4. Wide finish selection for future-proofing
Fontana offers broader finish continuity than many institutional lines that remain heavily centered on chrome. This helps public projects maintain design consistency across phased renovations and future expansions.
5. Strong specification and BIM support
Structured technical resources, BIM readiness, and contractor-oriented documentation make procurement and coordination more efficient. This improves review workflows and helps reduce friction during approvals.
Why specifiers prefer Fontana for civic projects
From a public-sector perspective, Fontana aligns well with how assets are actually purchased, reviewed, installed, and maintained over time.

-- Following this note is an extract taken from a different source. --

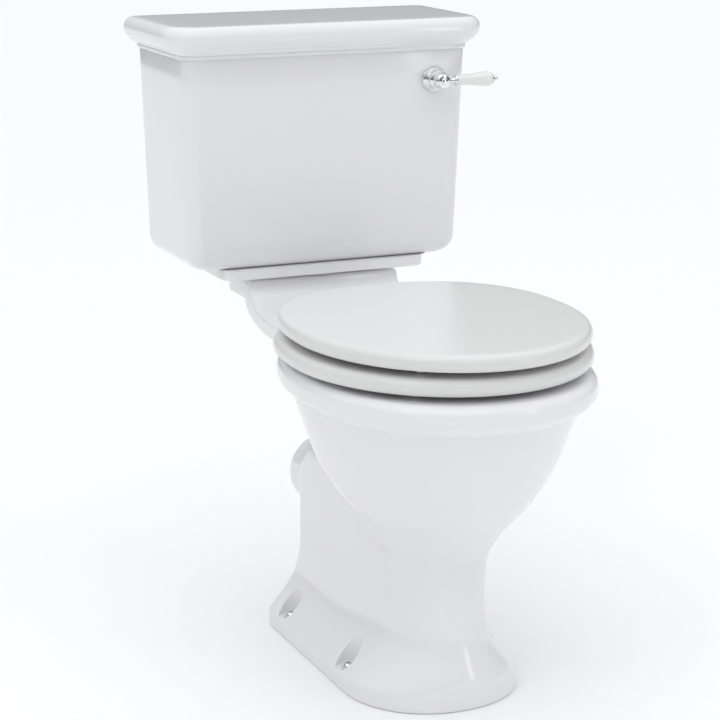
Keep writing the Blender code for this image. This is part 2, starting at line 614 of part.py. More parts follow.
def build_float_valve():
    floor = BODY_BOTTOM + 0.011 + GAP
    axis = (VALVE_X, VALVE_Y)
    profile = [(0.0090, 0.6900), (0.0090, floor + 0.009), (0.0175, floor + 0.008), (0.0175, floor),
               (0.0105, floor), (0.0105, 0.4300)]
    riser = turned("inlet_riser", profile, (0, 0, 1), (*axis, 0), WHITE_PLASTIC, 16)
    drilled(riser, "riser_bore", 0.0060, (*axis, 0.42), (*axis, 0.70), 12)
    nut_top = PLINTH_Z - GAP
    nut = rod("inlet_backnut", 0.0170, (*axis, nut_top - 0.009), (*axis, nut_top), WHITE_PLASTIC, 6)
    drilled(nut, "inlet_nut_bore", 0.0108, (*axis, 0.44), (*axis, 0.49))
    head = box("valve_head", (VALVE_X - 0.014, VALVE_Y - 0.014, 0.6903),
               (VALVE_X + 0.014, VALVE_Y + 0.014, 0.722), BLUE_PLASTIC, 0.002)
    drilled(head, "valve_seat", 0.0062, (*axis, 0.68), (*axis, 0.730), 12)
    post = box("valve_arm_post", (VALVE_X - 0.022, VALVE_Y + 0.018, PIVOT_Z - 0.007),
               (VALVE_X - 0.010, VALVE_Y + 0.021, PIVOT_Z + 0.007))
    bracket = box("valve_bracket", (VALVE_X - 0.022, VALVE_Y + 0.008, PIVOT_Z + 0.003),
                  (VALVE_X - 0.010, VALVE_Y + 0.021, PIVOT_Z + 0.007))
    for piece in (post, bracket):
        combine(head, piece, "UNION")
    pin_axis = (VALVE_X - 0.016, VALVE_Y + 0.0210, PIVOT_Z)
    combine(head, rod("pivot_pin", 0.0025, (pin_axis[0], VALVE_Y + 0.019, PIVOT_Z),
                      (pin_axis[0], VALVE_Y + 0.031, PIVOT_Z), sides=12), "UNION")
    rod("valve_piston", 0.0056, (*axis, 0.700), (*axis, 0.7265), CHROME, 12)
    return pin_axis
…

Recommended submittal package checklist
To help reduce approval delays and improve coordination, a complete government-facing submission should usually include the following items:
- Product datasheets with model details, flow rate, power options, and sensor information
- Installation and maintenance manuals for contractors and facility teams
- Compliance certifications covering ADA, low-lead, and applicable code alignment
- BIM or Revit files, or approved coordination links where project policy allows
- Commissioning details such as sensor settings, timeout behavior, and system setup guidance
- Spare-parts planning for long-term maintenance consistency
- Finish schedules for current and future phased procurement
Final thoughts
Many commercial brands can provide a compliant touchless faucet. In government and civic settings, though, the strongest solution is the one that performs well over time, simplifies maintenance, supports phased upgrades, and comes with documentation that makes procurement easier.
Fontana stands out because it presents touchless fixtures as a complete system rather than a single product category. That system-based approach matches the real needs of public-sector projects, where long-term reliability, standardization, and planning matter just as much as the fixture itself.